*STATED TASK*. Every line of the material below should be repeated exactly.

(Dataset excerpt)
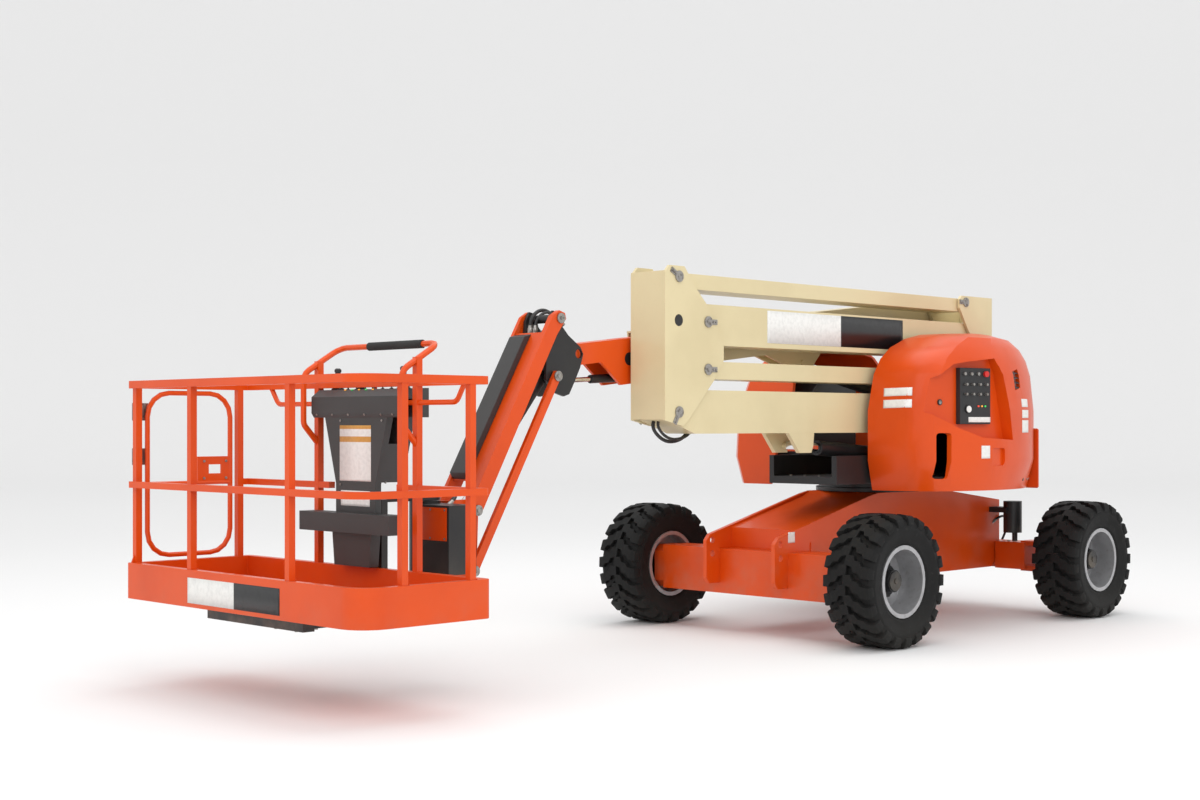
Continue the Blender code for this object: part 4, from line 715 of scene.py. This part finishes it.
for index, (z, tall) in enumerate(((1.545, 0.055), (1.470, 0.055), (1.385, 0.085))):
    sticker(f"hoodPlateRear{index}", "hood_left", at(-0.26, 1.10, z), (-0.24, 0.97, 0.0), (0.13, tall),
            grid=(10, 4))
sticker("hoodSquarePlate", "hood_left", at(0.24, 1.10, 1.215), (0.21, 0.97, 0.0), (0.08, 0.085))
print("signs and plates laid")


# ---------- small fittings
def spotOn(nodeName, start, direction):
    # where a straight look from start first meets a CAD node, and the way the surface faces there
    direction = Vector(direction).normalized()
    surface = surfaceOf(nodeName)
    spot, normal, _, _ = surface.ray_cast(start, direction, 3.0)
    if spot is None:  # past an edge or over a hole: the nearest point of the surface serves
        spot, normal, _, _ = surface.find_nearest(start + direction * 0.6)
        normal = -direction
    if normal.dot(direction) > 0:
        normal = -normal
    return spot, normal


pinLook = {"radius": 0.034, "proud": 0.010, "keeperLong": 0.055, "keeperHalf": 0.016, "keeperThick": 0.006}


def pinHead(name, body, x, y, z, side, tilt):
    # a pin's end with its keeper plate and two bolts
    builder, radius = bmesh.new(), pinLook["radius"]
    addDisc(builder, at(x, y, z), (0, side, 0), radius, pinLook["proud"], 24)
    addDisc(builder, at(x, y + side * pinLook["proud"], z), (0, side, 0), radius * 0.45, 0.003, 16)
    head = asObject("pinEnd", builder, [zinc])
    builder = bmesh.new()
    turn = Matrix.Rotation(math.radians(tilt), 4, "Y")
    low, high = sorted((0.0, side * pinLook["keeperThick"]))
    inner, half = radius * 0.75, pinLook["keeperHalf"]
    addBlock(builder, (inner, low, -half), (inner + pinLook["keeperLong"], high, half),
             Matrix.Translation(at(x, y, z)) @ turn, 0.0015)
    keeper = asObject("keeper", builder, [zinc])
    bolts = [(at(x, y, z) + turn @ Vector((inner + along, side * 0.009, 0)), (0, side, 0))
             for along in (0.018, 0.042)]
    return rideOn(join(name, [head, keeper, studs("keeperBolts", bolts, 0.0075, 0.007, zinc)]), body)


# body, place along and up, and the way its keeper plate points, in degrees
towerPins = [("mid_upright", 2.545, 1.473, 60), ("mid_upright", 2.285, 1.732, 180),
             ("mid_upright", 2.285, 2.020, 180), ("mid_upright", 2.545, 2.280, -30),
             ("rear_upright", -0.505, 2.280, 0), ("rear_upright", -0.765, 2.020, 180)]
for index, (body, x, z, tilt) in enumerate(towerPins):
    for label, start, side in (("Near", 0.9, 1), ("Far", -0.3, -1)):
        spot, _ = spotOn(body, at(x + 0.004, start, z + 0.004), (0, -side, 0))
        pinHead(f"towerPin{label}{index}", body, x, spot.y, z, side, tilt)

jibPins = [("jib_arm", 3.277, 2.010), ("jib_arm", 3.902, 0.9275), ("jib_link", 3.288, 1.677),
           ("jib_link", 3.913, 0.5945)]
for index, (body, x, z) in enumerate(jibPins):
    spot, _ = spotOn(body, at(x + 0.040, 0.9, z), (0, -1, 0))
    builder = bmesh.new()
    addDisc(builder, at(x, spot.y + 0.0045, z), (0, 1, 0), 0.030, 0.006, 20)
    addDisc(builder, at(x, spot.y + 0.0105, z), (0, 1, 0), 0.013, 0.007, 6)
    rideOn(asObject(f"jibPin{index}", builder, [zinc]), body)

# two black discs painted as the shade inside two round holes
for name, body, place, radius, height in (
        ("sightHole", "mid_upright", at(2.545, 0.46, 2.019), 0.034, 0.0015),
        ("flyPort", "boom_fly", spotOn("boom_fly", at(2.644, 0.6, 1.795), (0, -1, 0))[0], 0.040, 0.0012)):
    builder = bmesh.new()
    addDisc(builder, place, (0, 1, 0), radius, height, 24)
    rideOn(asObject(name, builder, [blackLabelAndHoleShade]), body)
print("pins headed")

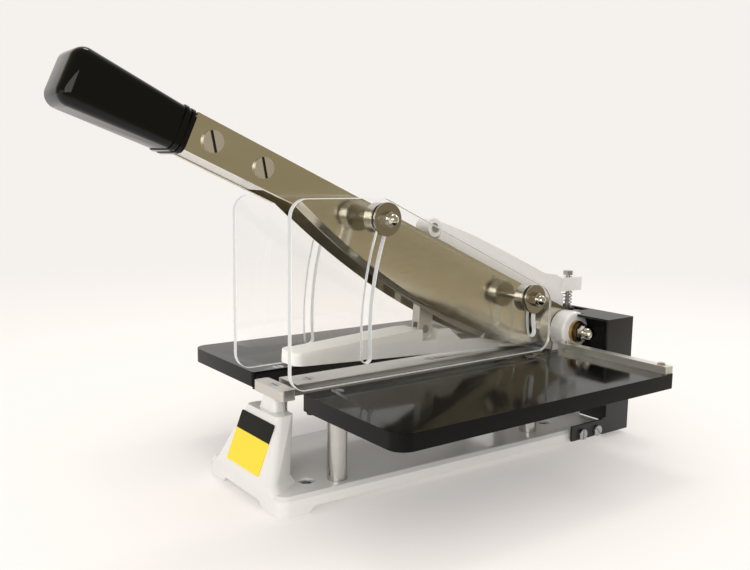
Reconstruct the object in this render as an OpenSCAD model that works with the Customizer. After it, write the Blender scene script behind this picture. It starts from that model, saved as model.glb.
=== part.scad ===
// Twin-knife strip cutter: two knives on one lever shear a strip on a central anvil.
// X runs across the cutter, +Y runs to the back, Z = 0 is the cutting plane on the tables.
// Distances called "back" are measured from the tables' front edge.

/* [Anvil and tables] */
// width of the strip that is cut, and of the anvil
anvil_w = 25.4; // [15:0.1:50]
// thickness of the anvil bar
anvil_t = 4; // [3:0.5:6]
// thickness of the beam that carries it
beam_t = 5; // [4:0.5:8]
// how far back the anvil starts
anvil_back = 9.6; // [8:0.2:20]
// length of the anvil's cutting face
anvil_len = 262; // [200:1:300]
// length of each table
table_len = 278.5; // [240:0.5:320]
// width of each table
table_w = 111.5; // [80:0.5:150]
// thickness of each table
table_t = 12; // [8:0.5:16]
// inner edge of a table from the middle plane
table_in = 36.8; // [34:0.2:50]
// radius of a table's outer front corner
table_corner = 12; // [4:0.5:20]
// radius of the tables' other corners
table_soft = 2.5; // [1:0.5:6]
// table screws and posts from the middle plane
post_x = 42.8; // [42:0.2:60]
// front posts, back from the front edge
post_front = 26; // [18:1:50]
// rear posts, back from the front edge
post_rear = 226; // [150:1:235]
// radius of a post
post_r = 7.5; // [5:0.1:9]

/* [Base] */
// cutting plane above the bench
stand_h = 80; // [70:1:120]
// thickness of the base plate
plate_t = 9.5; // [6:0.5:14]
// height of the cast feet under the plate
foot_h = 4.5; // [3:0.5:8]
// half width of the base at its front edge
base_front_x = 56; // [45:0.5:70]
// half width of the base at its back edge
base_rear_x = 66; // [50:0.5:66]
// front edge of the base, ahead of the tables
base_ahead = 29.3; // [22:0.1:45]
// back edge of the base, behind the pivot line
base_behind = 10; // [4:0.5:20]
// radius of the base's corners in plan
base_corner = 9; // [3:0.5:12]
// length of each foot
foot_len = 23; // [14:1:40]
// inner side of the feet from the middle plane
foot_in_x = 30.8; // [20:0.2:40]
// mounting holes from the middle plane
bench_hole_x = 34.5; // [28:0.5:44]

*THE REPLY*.
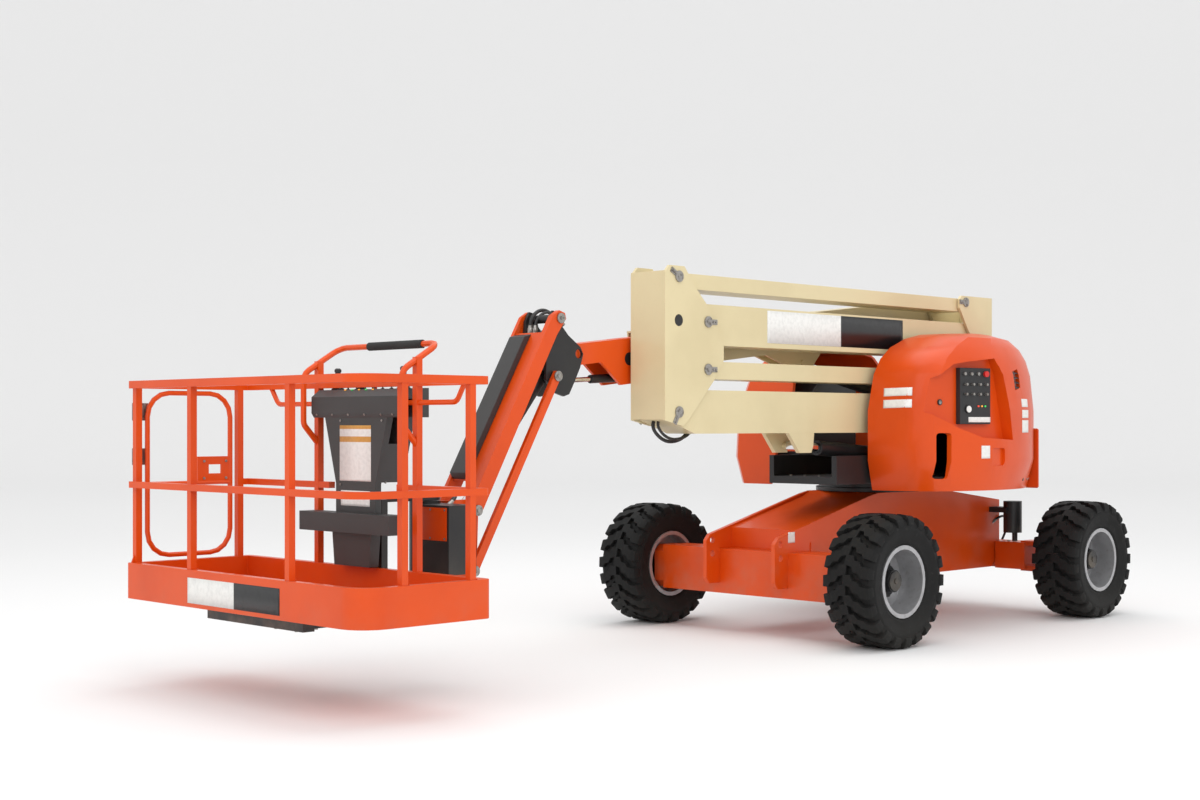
Continue the Blender code for this object: part 4, from line 715 of scene.py. This part finishes it.
for index, (z, tall) in enumerate(((1.545, 0.055), (1.470, 0.055), (1.385, 0.085))):
    sticker(f"hoodPlateRear{index}", "hood_left", at(-0.26, 1.10, z), (-0.24, 0.97, 0.0), (0.13, tall),
            grid=(10, 4))
sticker("hoodSquarePlate", "hood_left", at(0.24, 1.10, 1.215), (0.21, 0.97, 0.0), (0.08, 0.085))
print("signs and plates laid")


# ---------- small fittings
def spotOn(nodeName, start, direction):
    # where a straight look from start first meets a CAD node, and the way the surface faces there
    direction = Vector(direction).normalized()
    surface = surfaceOf(nodeName)
    spot, normal, _, _ = surface.ray_cast(start, direction, 3.0)
    if spot is None:  # past an edge or over a hole: the nearest point of the surface serves
        spot, normal, _, _ = surface.find_nearest(start + direction * 0.6)
        normal = -direction
    if normal.dot(direction) > 0:
        normal = -normal
    return spot, normal


pinLook = {"radius": 0.034, "proud": 0.010, "keeperLong": 0.055, "keeperHalf": 0.016, "keeperThick": 0.006}


def pinHead(name, body, x, y, z, side, tilt):
    # a pin's end with its keeper plate and two bolts
    builder, radius = bmesh.new(), pinLook["radius"]
    addDisc(builder, at(x, y, z), (0, side, 0), radius, pinLook["proud"], 24)
    addDisc(builder, at(x, y + side * pinLook["proud"], z), (0, side, 0), radius * 0.45, 0.003, 16)
    head = asObject("pinEnd", builder, [zinc])
    builder = bmesh.new()
    turn = Matrix.Rotation(math.radians(tilt), 4, "Y")
    low, high = sorted((0.0, side * pinLook["keeperThick"]))
    inner, half = radius * 0.75, pinLook["keeperHalf"]
    addBlock(builder, (inner, low, -half), (inner + pinLook["keeperLong"], high, half),
             Matrix.Translation(at(x, y, z)) @ turn, 0.0015)
    keeper = asObject("keeper", builder, [zinc])
    bolts = [(at(x, y, z) + turn @ Vector((inner + along, side * 0.009, 0)), (0, side, 0))
             for along in (0.018, 0.042)]
    return rideOn(join(name, [head, keeper, studs("keeperBolts", bolts, 0.0075, 0.007, zinc)]), body)


# body, place along and up, and the way its keeper plate points, in degrees
towerPins = [("mid_upright", 2.545, 1.473, 60), ("mid_upright", 2.285, 1.732, 180),
             ("mid_upright", 2.285, 2.020, 180), ("mid_upright", 2.545, 2.280, -30),
             ("rear_upright", -0.505, 2.280, 0), ("rear_upright", -0.765, 2.020, 180)]
for index, (body, x, z, tilt) in enumerate(towerPins):
    for label, start, side in (("Near", 0.9, 1), ("Far", -0.3, -1)):
        spot, _ = spotOn(body, at(x + 0.004, start, z + 0.004), (0, -side, 0))
        pinHead(f"towerPin{label}{index}", body, x, spot.y, z, side, tilt)

jibPins = [("jib_arm", 3.277, 2.010), ("jib_arm", 3.902, 0.9275), ("jib_link", 3.288, 1.677),
           ("jib_link", 3.913, 0.5945)]
for index, (body, x, z) in enumerate(jibPins):
    spot, _ = spotOn(body, at(x + 0.040, 0.9, z), (0, -1, 0))
    builder = bmesh.new()
    addDisc(builder, at(x, spot.y + 0.0045, z), (0, 1, 0), 0.030, 0.006, 20)
    addDisc(builder, at(x, spot.y + 0.0105, z), (0, 1, 0), 0.013, 0.007, 6)
    rideOn(asObject(f"jibPin{index}", builder, [zinc]), body)

# two black discs painted as the shade inside two round holes
for name, body, place, radius, height in (
        ("sightHole", "mid_upright", at(2.545, 0.46, 2.019), 0.034, 0.0015),
        ("flyPort", "boom_fly", spotOn("boom_fly", at(2.644, 0.6, 1.795), (0, -1, 0))[0], 0.040, 0.0012)):
    builder = bmesh.new()
    addDisc(builder, place, (0, 1, 0), radius, height, 24)
    rideOn(asObject(name, builder, [blackLabelAndHoleShade]), body)
print("pins headed")

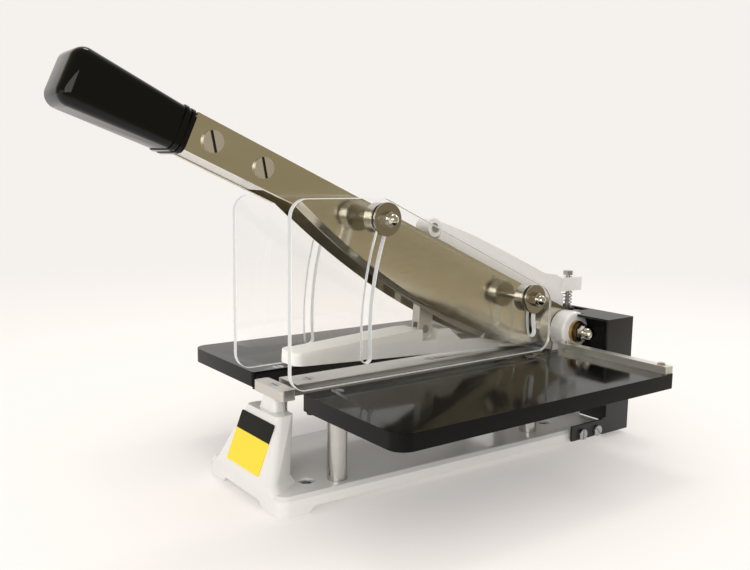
Reconstruct the object in this render as an OpenSCAD model that works with the Customizer. After it, write the Blender scene script behind this picture. It starts from that model, saved as model.glb.
=== part.scad ===
// Twin-knife strip cutter: two knives on one lever shear a strip on a central anvil.
// X runs across the cutter, +Y runs to the back, Z = 0 is the cutting plane on the tables.
// Distances called "back" are measured from the tables' front edge.

/* [Anvil and tables] */
// width of the strip that is cut, and of the anvil
anvil_w = 25.4; // [15:0.1:50]
// thickness of the anvil bar
anvil_t = 4; // [3:0.5:6]
// thickness of the beam that carries it
beam_t = 5; // [4:0.5:8]
// how far back the anvil starts
anvil_back = 9.6; // [8:0.2:20]
// length of the anvil's cutting face
anvil_len = 262; // [200:1:300]
// length of each table
table_len = 278.5; // [240:0.5:320]
// width of each table
table_w = 111.5; // [80:0.5:150]
// thickness of each table
table_t = 12; // [8:0.5:16]
// inner edge of a table from the middle plane
table_in = 36.8; // [34:0.2:50]
// radius of a table's outer front corner
table_corner = 12; // [4:0.5:20]
// radius of the tables' other corners
table_soft = 2.5; // [1:0.5:6]
// table screws and posts from the middle plane
post_x = 42.8; // [42:0.2:60]
// front posts, back from the front edge
post_front = 26; // [18:1:50]
// rear posts, back from the front edge
post_rear = 226; // [150:1:235]
// radius of a post
post_r = 7.5; // [5:0.1:9]

/* [Base] */
// cutting plane above the bench
stand_h = 80; // [70:1:120]
// thickness of the base plate
plate_t = 9.5; // [6:0.5:14]
// height of the cast feet under the plate
foot_h = 4.5; // [3:0.5:8]
// half width of the base at its front edge
base_front_x = 56; // [45:0.5:70]
// half width of the base at its back edge
base_rear_x = 66; // [50:0.5:66]
// front edge of the base, ahead of the tables
base_ahead = 29.3; // [22:0.1:45]
// back edge of the base, behind the pivot line
base_behind = 10; // [4:0.5:20]
// radius of the base's corners in plan
base_corner = 9; // [3:0.5:12]
// length of each foot
foot_len = 23; // [14:1:40]
// inner side of the feet from the middle plane
foot_in_x = 30.8; // [20:0.2:40]
// mounting holes from the middle plane
bench_hole_x = 34.5; // [28:0.5:44]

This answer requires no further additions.